15th Marine Expeditionary Unit

America's Vanguard Force

Camp Pendleton, CA
Amphibious Assault Vehicle Platoon works hard to maintain smooth operations

By Cpl. John Robbart III | | October 25, 2012


USS GREEN BAY – Maintaining and operating 15 26-ton amphibious assault vehicles is no easy task, but the Marines of Amphibious Assault Vehicle Platoon, India Co., Battalion Landing Team 3/5, 15th Marine Expeditionary Unit work hard to accomplish that mission everyday.

In order to bring the Marines of India Co., BLT 3/5, 15th MEU to shore, the company’s AAV Platoon puts in countless hours toward achieving readiness with their AAVs.

“For every hour of operation on an AAV, we perform three hours of maintenance,” said Cpl. Evan L. Watson, crew chief, AAV Platoon, India Co., BLT 3/5, 15th MEU. “After five days in Timor-Leste, we have a lot of work to do,” added the 27-year-old native of West Hills, Calif.

The platoon’s daily routine typically consists of starting at 7:30 a.m., and identifying any discrepancies with each AAV. Each vehicle typically has one crew chief and two crewmen to conduct the primary echelons of maintenance.

If there are no discrepancies, each AAV has a 27-page preventative maintenance checks and services book that requires the crewmen to inspect every bolt, wire, cable and hose to ensure the AAV operates properly. The completion of the book typically takes each crew a month to complete on average.

“The maintenance we conduct is key to ensure the company’s missions are able to be executed safely and effectively every time,” said Cpl.

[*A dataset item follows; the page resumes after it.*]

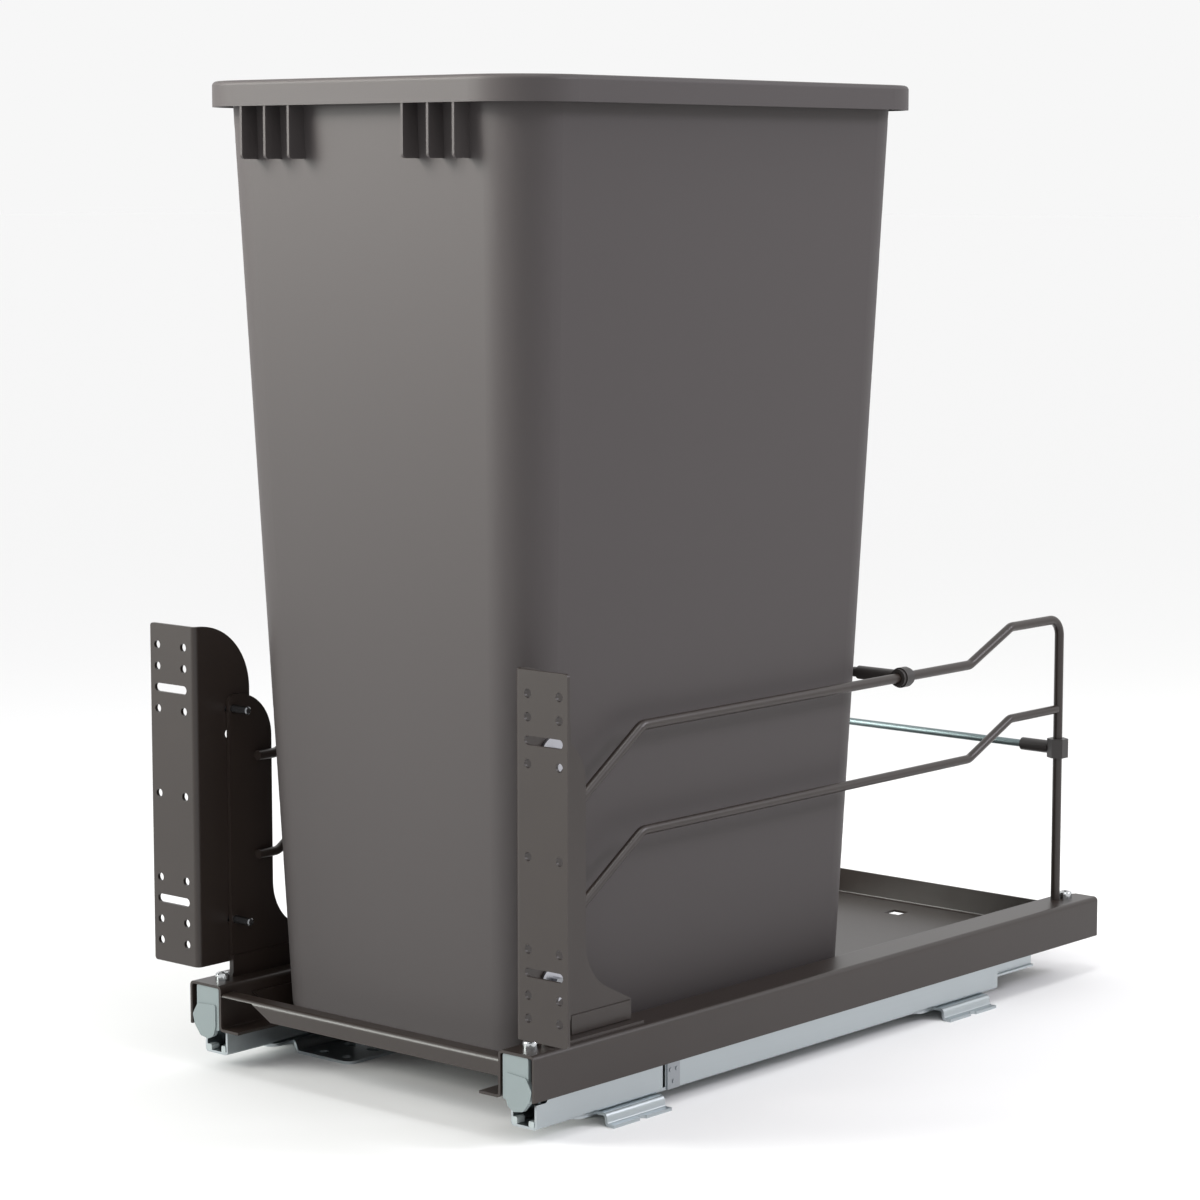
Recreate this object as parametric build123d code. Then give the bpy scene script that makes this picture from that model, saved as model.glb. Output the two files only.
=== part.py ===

Stuart C. Stroman, crew chief, AAV Platoon, India Co., BLT 3/5, 15th MEU. “There is a lot of inspecting done, as well as lubricating and busting rust,” added the 21-year-old native of Bloomington, Minn.

In addition to the maintenance involved with the actual vehicle, each AAV has a .50 caliber heavy machine gun and a MK19 40mm automatic grenade launcher.

“Weapons maintenance is a big part of our daily routine,” said Lance Cpl. Danny L. Daniels, AAV crewman, AAV Platoon, India Co., BLT 3/5, 15th MEU. “Every piece of equipment on the vehicle is important and requires some of our time,” added the 23-year-old native of Walnut Bend, Texas.

For the next levels of echelon maintenance, the platoon has one mechanic to oversee four AAVs.

“I’m more of a behind the scenes guy,” said Cpl. Harold E. Campo, AAV mechanic, AAV Platoon, India Co., BLT 3/5, 15th MEU. “Myself and the other mechanics cover issues that involve the engine, transmission, cooling system and electrical system to name a few. The crewmen are a huge help in accomplishing the mission of maintenance,” added the 25-year-old native of Ridgefield, N.J.

The platoon works hard, but they play hard too. Driving the AAVs is an experience everyone enjoys.

“Driving the AAVs is my favorite part of my job,” said Daniels. “Imagine off-roading in a 26-ton vehicle that can go on land and in the ocean. It’s a blast.”

All in all, the maintenance is the entire platoon’s mission.

“It takes a group effort to get everything done,” said Watson. “YATYAS!”, the AAV community chant, he added with pride.

India Co. is one of three rifle companies that make up BLT 3/5, the 15th MEU’s ground combat element.

The 15th MEU is currently embarked as part of the Peleliu Amphibious Ready Group, while they serve as the nation's rapid-response sea-based Marine Air Ground Task Force for Western Pacific Deployment 12-02.